Actually, we do get asked this question quite a bit. The answer is always: it depends. Some cars, like Project SRT-4, will never truly leave our project fleet. We may consider them done at some point, but they're so close to the heart of SCC, they'll always stay around. Others, like Project Silvia or past Subaru projects, come and go as they're finished. Some stay with their respective owners, others are sold via used car listings or other means. Almost none are represented as an SCC project when they're sold. Although you could always make us an offer we can't refuse... -JL
Loss of Focus
In the March 2008 magazine is an article entitled 'Project Focus SVT Part 7'. On page 78 is a list of prior installments; Part 5 is said to be in the April 2006 issue. I have this issue and the article isn't there. Would you let me know which is the correct issue that has Part 5 of this series?
Oops, our mistake. To all our loyal Focus fans who have been following Project Focus SVT, Part 5 can be found in the May 2006 issue. -JL
Ahead of the curve
I've been looking for the perfect suspension setup. To do a little research, I hit the internet. What I came up with is a big mess. I got people putting shocks on the shock dyno (mostly the Koni guys doing the tests), saying the suspensions from non-European companies are garbage (Tein, Tanabe, Cusco, Silk Road, etc). I was wondering if you would do an article testing different companies, such as Koni, Bilstein, Tein, KW, Cusco and so forth to end the internet shock war.
Interestingly enough, this letter arrived about a week after we finished at the track with our S2000 suspension comparison. What perfect timing. Quang, we were thinking the same exact thing. Check it out in this issue on page 38. -JL
I almost got depressed when reading the new Scion tC racer article (March 2008 issue). You are the lifestyle mag for me and everyone in the compact sports car world. If your people don't realize what they're putting together, then just give it up and drive off in your V8. OK, so he did apologize later in the article. I just hope I don't read many more of these sorts of pieces, because it wouldn't be worth paying for something where people put down the very cause they're trying to promote.
I think you missed the point of what Mike Kojima was saying in that piece (Scion Racer). Kojima wasn't trying to put down Scions or sport compacts, he was attempting to get the point across that not all Scions are built to be pimped-out, customized show cars like in the TV ads. Many, such as the tC from that piece, are modified to be real performance vehicles that are capable on track. Speed is the only lifestyle we understand around here. -JL
Just picked up the March issue and saw that you wanted comments on the SRT-4 shootout. As a Neon owner, I'd love to see anything Neon-related in the mag.
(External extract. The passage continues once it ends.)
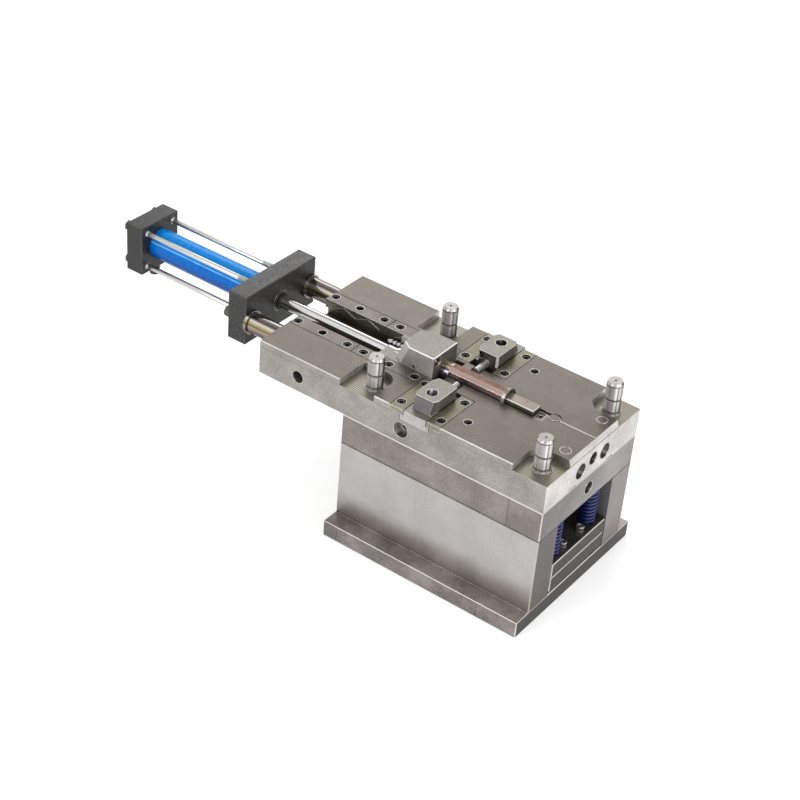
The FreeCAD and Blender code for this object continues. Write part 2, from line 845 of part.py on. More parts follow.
def core_end_stop():
    """The block behind the bar, with a square recess in its top."""
    high = parting - end_stop_drop
    half = end_bar_half_width
    rim = end_stop_rim
    land = end_stop_end - end_stop_land
    body = block(end_stop_start, end_stop_end, half, end_seat_floor, high, end_stop_break)
    floor = high - end_stop_recess_depth
    recess = box(end_stop_start + rim, land, rim - half, half - rim, floor, high + 1)
    return body.cut([recess, end_screw_hole(end_screws[1])])


def core_end_screws():
    """Screws that hold the bar and the stop from the cavity plate's underside."""
    bottom = support_top + head_recess
    length = end_seat_floor + thread_engagement / 2 - bottom - m8[2] - 1
    return group([screw_up(x, 0, bottom, length, m8) for x in end_screws])


def ejector_plate(z0, z1, cuts):
    plate = block(-half_length, half_length, spacer_inner - ejector_side_gap, z0, z1)
    holes = [rod_up(x, y, z0, z1, pillar_radius + pillar_clearance) for x, y in pillars_at]
    holes += [rod_up(x, y, z0, z1, bush_radius + fit_gap) for x, y in ejector_guides_at]
    holes += [rod_up(x, y, z0, z1, screw_hole(m8)) for x, y in ejector_screws_at]
    return plate.cut(holes + cuts)


def ejector_base_plate():
    knock_out_thread = rod_up(0, 0, ejector_bottom, ejector_mid, m14[0])
    return ejector_plate(ejector_bottom, ejector_mid, [knock_out_thread])


def headed_pins():
    """Place, radius, head radius and head height of each pin in the retainer plate."""
    pins = [(x, y, return_radius, return_head_radius, return_head_height) for x, y in return_pins_at]
    pins.append((puller_x, puller_y, puller_radius, puller_head_radius, return_head_height))
    small = (ejector_pin_radius, ejector_pin_head_radius, ejector_pin_head_height)
    pins += [(x, y) + small for x, y in ejector_pins_at()]
    return pins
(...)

I'm not a big fan of the Caliber, but would like to see a comparo of the old Neon with the new Caliber. I'm also waiting anxiously for your wheel/tire article you've been teasing about. I've been looking at Enkei RPF1 and Motegi Traklites, probably the 15-inch variety, for my low-powered Neon SXT. I wouldn't go any larger than 16 inches, though. My main concern is the continued availability of good 15-inch tires as the rims keep getting bigger and the choices in that range keep decreasing.
I'd also love to see more buyers guide-type info. Maybe pick a different, cheap, readily available used car and outline its tuning possibilities and the resources available. Unfortunately, not all of us can afford an Evo, STI, or even the Neon SRT-4-some of us have to settle for regular Neons, Lancers or Sentras and build them up slowly (very slowly).Jerome AdamsBiloxi, MS
The wheel and tire sizing test is still coming along nicely. Engineering Editor Chen has been chipping away at a few wheel companies, coercing them to cough up all sorts of information and test samples so we can carry out the test. It won't be too far off and we're sure it'll help justify lightening your wallet for whatever wheels you end up choosing. -JL
I had a couple of interesting ideas to help put Honda back into the performance scene. The first would be the Acura Evo. Build a new RSX off the current Civic frame (or even the next Civic), add the K23 and turbo, then put in SH-AWD. That's everything needed to beat the Evo and STI right off the bat (plus the Mazdaspeed3 and SRT4). This will bring the price closer to the TSX, so it's not 'too cheap' to be an Acura, and it won't compete with the TSX because it's a completely different car. Also, it will be way different from the current Civic and much more expensive. The only hurdle is how in the world do you fit all-wheel drive into a front-wheel-drive car?
Along the same vein, Honda also needs to build a 4.0-liter (or bigger) DOHC i-VTEC V8. Stock makes 350 bhp with a redline of 7500rpm. Si/Type-S makes 400-plus, redline at 8000rpm. Type-R makes at least 500bhp and a 9000-plus redline. Put that gem in the next S2000 and NSX (with SH-AWD, of course, to take on the GT-R) to make it famous, then the Ridgeline, Pilot, MDX, TL and RL to make it profitable.
Honda already makes V8s for ALMS, IRL and F1, so it knows how to build a good one. Come on, Honda, beat Ferrari at their own game. The best part? In five years, these motors will be at most $5K in the junkyards, since they won't be rare (except for the Type-R edition, but when were they ever cheap?). Heck, the base engines will probably run right around $1000. It's time for Honda to completely re-write the rulebook on V8s, just like the NSX re-wrote the one on how to build exotic supercars.